Thursday 21 August 2014

UN chief views Pakistan devastation

UN Secretary-General Ban Ki-moon, centre, shakes hands with officials at his arrival at Chaklala airbase in Rawalpindi, Pakistan. (AP)
Pakistani flood affected villagers move to safer areas in Muzaffargarh (AP)
Pakistani flood affected victims sit in the rubble of their house in Aza Kheil near Peshawar (AP)

UN Secretary-General Ban Ki-moon has arrived in flood-ravaged Pakistan to boost relief efforts as the 20 million people made homeless grew increasingly desperate.

Survivors are fighting over food being handed out from a relief vehicle close to the town of Sindh, ripping at each other's clothes and causing such chaos that the distribution had to be abandoned.

"The impatience of the people has deprived us of the little food that had come," said Shaukat Ali, one of the flood victims waiting for food.

Waters 5ft deep washed through Derra Allah Yar, a city of 300,000 people on the border of Sindh and Baluchistan provinces, said government official Salim Khoso.
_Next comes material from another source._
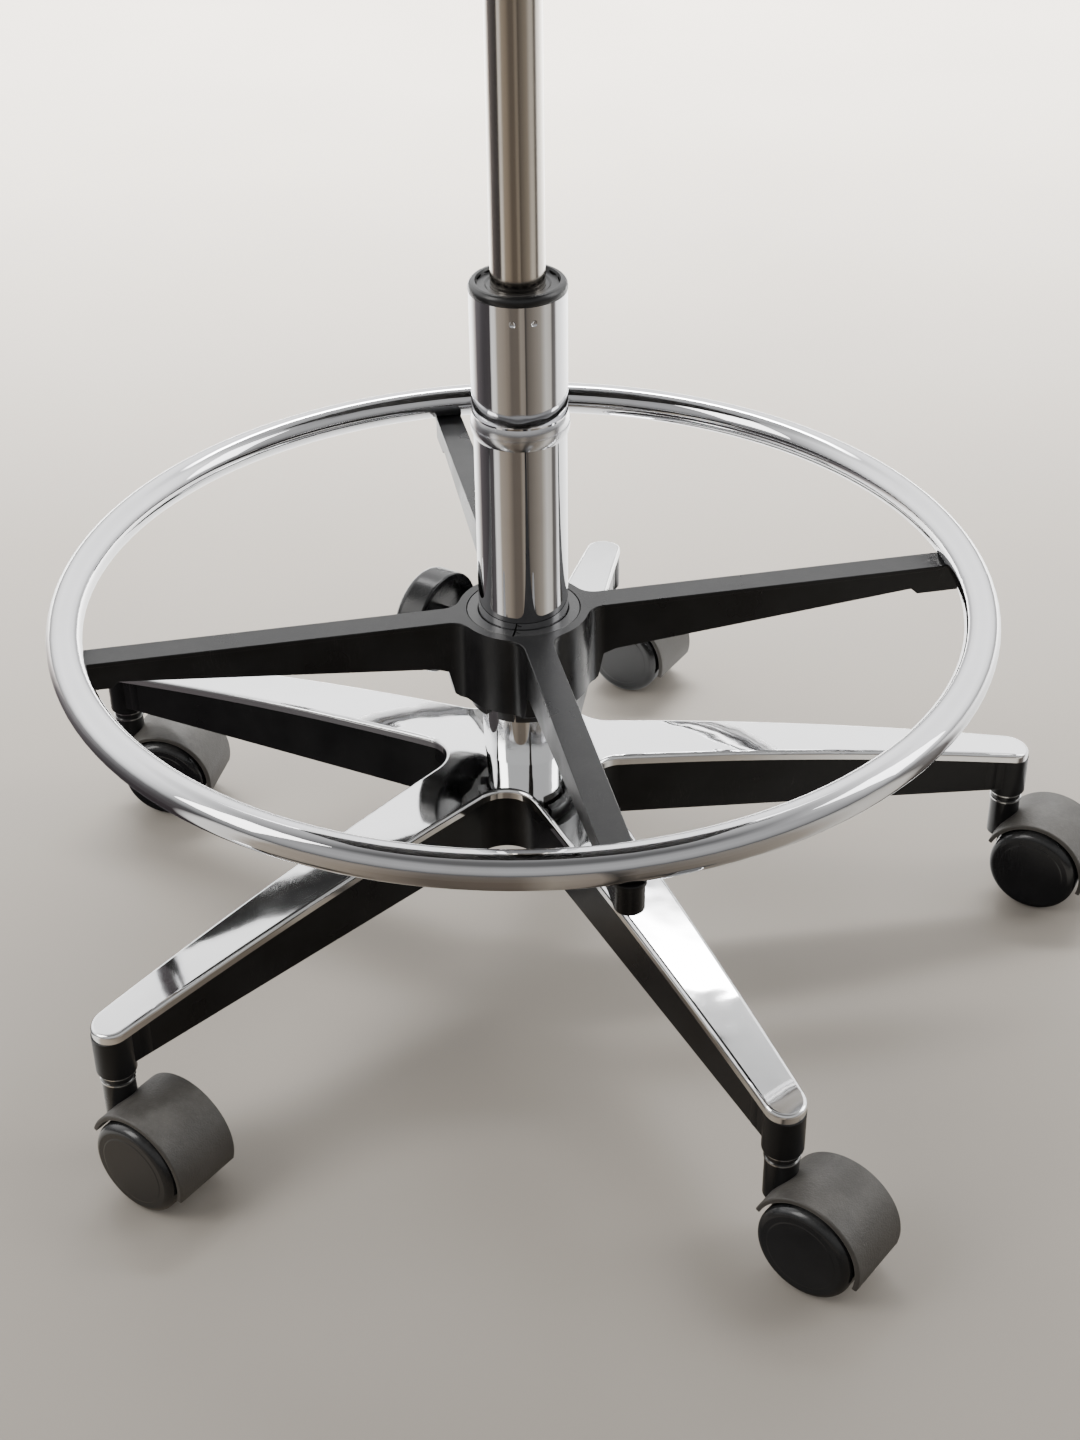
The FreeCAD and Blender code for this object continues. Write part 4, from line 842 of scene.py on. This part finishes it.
# %% [markdown]
# ## Camera
# The camera is in front of the chair, about as high as its seat, and looks down at the base. Three
# Euler angles would do, but it is easier to say what a person aiming it does: look down, turn a
# little, and roll a little. A quaternion joins them.

# %% Camera
CAMERA_AT = Vector((0.0, -1.0497, 0.8416))
CAMERA_DOWN = math.radians(33.67)
CAMERA_TURN = math.radians(-0.447)
CAMERA_ROLL = -0.01337
CAMERA_LENS = 55.97

camera_data = bpy.data.cameras.new("viewpoint")
camera_data.lens = CAMERA_LENS
camera = linked("viewpoint", camera_data)
ahead = Vector((-math.sin(CAMERA_TURN) * math.cos(CAMERA_DOWN),
                math.cos(CAMERA_TURN) * math.cos(CAMERA_DOWN), -math.sin(CAMERA_DOWN)))
camera.rotation_mode = "QUATERNION"
camera.rotation_quaternion = ahead.to_track_quat("-Z", "Y") @ Quaternion((0, 0, 1), CAMERA_ROLL)
camera.location = CAMERA_AT
bpy.context.scene.camera = camera
print("camera", [round(value, 3) for value in CAMERA_AT], "lens", CAMERA_LENS)

# %% [markdown]
# ## Floor
# Chrome shows the floor more than the lights, because its sides throw the view down and out. A
# studio hangs dark and light cards round a bright part to give it contrast. Here the cards are
# painted reflections: dark and light tones on the floor that only glossy rays see, in a ramp round
# the column by compass angle. The floor itself stays plain and pale.

# %% Painted reflections round the column, by angle
PAINTED_REFLECTIONS = (              # turn from 0 to 1, which both point along -X
    (0.0, (0.012, 0.008, 0.010)), (0.055, (0.016, 0.010, 0.012)), (0.068, (0.85, 0.83, 0.8)),
    (0.093, (0.8, 0.77, 0.72)), (0.108, (0.36, 0.31, 0.25)), (0.16, (0.28, 0.235, 0.185)),
    (0.2, (0.12, 0.098, 0.078)), (0.245, (0.13, 0.105, 0.082)), (0.262, (0.3, 0.26, 0.21)),
    (0.285, (0.26, 0.22, 0.18)), (0.292, (0.03, 0.026, 0.022)), (0.305, (0.13, 0.11, 0.09)),
    (0.39, (0.3, 0.265, 0.22)), (0.43, (0.62, 0.59, 0.54)), (0.465, (0.5, 0.47, 0.42)),
    (0.48, (0.05, 0.043, 0.036)), (0.505, (0.06, 0.05, 0.045)), (0.525, (0.85, 0.84, 0.82)),
    (0.76, (0.9, 0.89, 0.87)), (0.86, (0.85, 0.84, 0.82)), (0.905, (0.3, 0.27, 0.25)),
    (0.93, (0.03, 0.022, 0.024)), (1.0, (0.012, 0.008, 0.010)))


# %% Floor
PALE_GREY, PALER_GREY = (0.36, 0.325, 0.285, 1), (0.41, 0.375, 0.33, 1)


def pale_floor():
    f = Finish("pale_floor", Specular_IOR_Level=0.12)
    t = f.tree
    soft = noise(t, f.where, 3.0, 3.0, 0.5)
    pale = blend_colours(t, soft, PALE_GREY, PALER_GREY)
    spot = split(t, f.where)
    angle = calc(t, "ARCTAN2", spot["Y"], spot["X"])
    turn = calc(t, "ADD", calc(t, "DIVIDE", angle, 2 * math.pi), 0.5)
    # Painted reflections: a ramp of dark and light tones that only glossy rays see.
    painted_reflection_ramp = add(t, "ShaderNodeValToRGB")
    feed(t, painted_reflection_ramp.inputs["Fac"], turn)
    ramp_stops(painted_reflection_ramp.color_ramp.elements, PAINTED_REFLECTIONS)
    rays = add(t, "ShaderNodeLightPath")
    seen_in_chrome = rays.outputs["Is Glossy Ray"]
    f.set("Base Color", blend_colours(t, seen_in_chrome, pale, painted_reflection_ramp.outputs["Color"]))
    f.set("Roughness", remap(t, soft, 0.3, 0.7, 0.34, 0.44))
    return f.material


FLOOR_RADIUS, FLOOR_SIDES = 12.0, 96
floor_mesh = bpy.data.meshes.new("studio_floor")
shape = bmesh.new()
bmesh.ops.create_circle(shape, cap_ends=True, segments=FLOOR_SIDES, radius=FLOOR_RADIUS)
shape.to_mesh(floor_mesh)
shape.free()
floor_mesh.materials.append(pale_floor())
floor = linked("studio_floor", floor_mesh)
print("floor radius", FLOOR_RADIUS)

# %% [markdown]
# ## Soft boxes
# A soft box is a large flat lamp, and the larger it is, the softer its shadows. A weak one on each
# side shapes the dark parts. A strong one with a narrow beam, well behind the chair, lights only
# the floor there, which fades up to white behind the column.


# %% Soft boxes
CHAIR_BASE = (0, 0, 0.3)
WASH_SPREAD = math.radians(70)


def soft_box(name, place_at, aim_at, width, height, power, colour=(1, 1, 1)):
    """A rectangular lamp that faces a point."""
    data = bpy.data.lights.new(name, "AREA")
    data.shape = "RECTANGLE"
    data.size, data.size_y, data.energy, data.color = width, height, power, colour
    made = linked(name, data)
    made.location = place_at
    made.rotation_mode = "QUATERNION"
    made.rotation_quaternion = (Vector(aim_at) - Vector(place_at)).to_track_quat("-Z", "Y")
    return made


soft_box("key_left", (-1.9, -0.7, 1.7), CHAIR_BASE, width=0.9, height=1.5, power=26.0,
         colour=(1.0, 0.985, 0.96))
soft_box("fill_right", (2.1, 0.1, 1.5), CHAIR_BASE, width=0.8, height=1.5, power=18.0)
back_wash = soft_box("back_wash", (0.1, 2.2, 2.6), (0.1, 1.9, 0), width=3.6, height=1.2,
                     power=260.0)
back_wash.data.spread = WASH_SPREAD

# %% [markdown]
# ## Room
# Mirror metal shows the room more than it shows itself. The world is brightest half way up and at
# the back, like a room with tall windows behind the chair. It is darker at the horizon and straight
# overhead, so polished tops and the ring have dark tones beside the bright ones.


# %% Room
ROOM_FRONT, ROOM_BACK = 0.6, 2.7     # strength of the light in front and behind
ROOM_GREYS = ((0.0, 0.25), (0.2, 0.8), (0.42, 1.0), (0.68, 0.9), (0.85, 0.3), (1.0, 0.3))


def room():
    """The world: a grey by height, times a strength by direction."""
    world = bpy.data.worlds.new("studio")
    world.use_nodes = True
    bpy.context.scene.world = world
    t = world.node_tree
    direction = split(t, add(t, "ShaderNodeTexCoord").outputs["Generated"])
    up = add(t, "ShaderNodeValToRGB")
    feed(t, up.inputs["Fac"], calc(t, "MAXIMUM", direction["Z"], 0.0))
    ramp_stops(up.color_ramp.elements, [(height, (grey,) * 3) for height, grey in ROOM_GREYS])
    back = remap(t, direction["Y"], -0.35, 0.45, ROOM_FRONT, ROOM_BACK)
    background = t.nodes["Background"]
    feed(t, background.inputs["Color"], up.outputs["Color"])
    feed(t, background.inputs["Strength"], back)


room()
print("world", bpy.context.scene.world.name)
About 200,000 had fled the city.

"We have to feed them, but we don't know how," he said.

Authorities said more flood surges were coursing down the River Indus and other waterways in southern Sindh province, inundating hundreds of other villages.

About 1,500 people have died in the disaster and more than 7.9 million acres (3.2 million hectares) of cotton, sugar cane and wheat crops destroyed. The International Monetary Fund has warned of dire economic consequences in a country already reliant on foreign aid to keep its economy afloat and one key to the war against al-Qaida and the Taliban.

The United Nations said the rate of diarrhoeal disease continued to increase among survivors. Cholera, which can spread rapidly after floods and other disasters, had also been detected in the north-west, where the floods first hit more than two weeks ago after exceptionally heavy monsoon rains.

"We are here like beggars," said Mukhtar Ali, a 45-year-old accountant living on the side of a highway along with thousands of other people. "The last food we received was a small packet of rice yesterday and 15 of us shared that."

The US has donated millions and sent military helicopters to rescue stranded people and drop off food and water. Washington hopes the assistance will support a pivotal regional ally and help improve its image in the country - however marginally - as it seeks its support in the battle against militancy.